In June, on the same day the sealing order was set to expire, Crown prosecutors sought a temporary extension until a court date could be set to argue the merits of a six-month extension. Jackson agreed, saying he felt having a "full and complete" hearing was "necessary."
At that hearing on June 27, Jackson said he would not agree to keep the warrants sealed for another six months without hearing new evidence.
He adjourned the matter until July 31 when one of the lead investigators with the Saint John Police Force testified behind closed doors as to why the documents should remain sealed.
Then, in a surprise move, the Crown abandoned its application to keep all of the documents sealed.
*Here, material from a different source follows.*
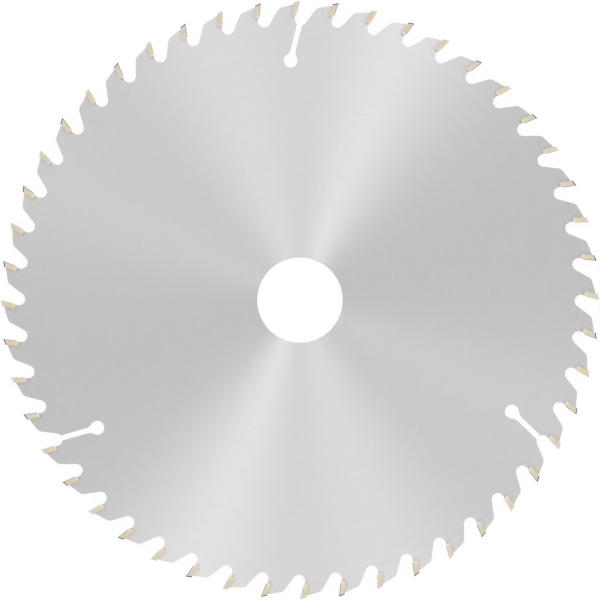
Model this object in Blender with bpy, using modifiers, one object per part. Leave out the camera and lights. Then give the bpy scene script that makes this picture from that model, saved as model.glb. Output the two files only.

Instead, the Crown argued during a closed hearing as to what specific information should continue to be withheld.
On Aug. 1, the affidavit of the lead investigator was released, with the exception of two words that appeared three times in the 10-page document.
But the release of the warrants and was delayed for another couple of weeks, at the request of lawyers representing members of the Oland family who wanted more time to go over the documents and decide what they want to argue to have blacked out.
Seven of the documents were released on Aug. 16, but they were so heavily redacted that some paragraphs contained only a word or two.
The two other warrants, which Jackson ruled are to remain sealed, relate to a log book.
An Oland family member originally gave the log book to police, but when investigators wanted to run forensic tests, consent was withdrawn, Jackson said.
Police obtained a warrant to "seize" the log book and a general warrant to allow for forensic testing, but "nothing was found," he said.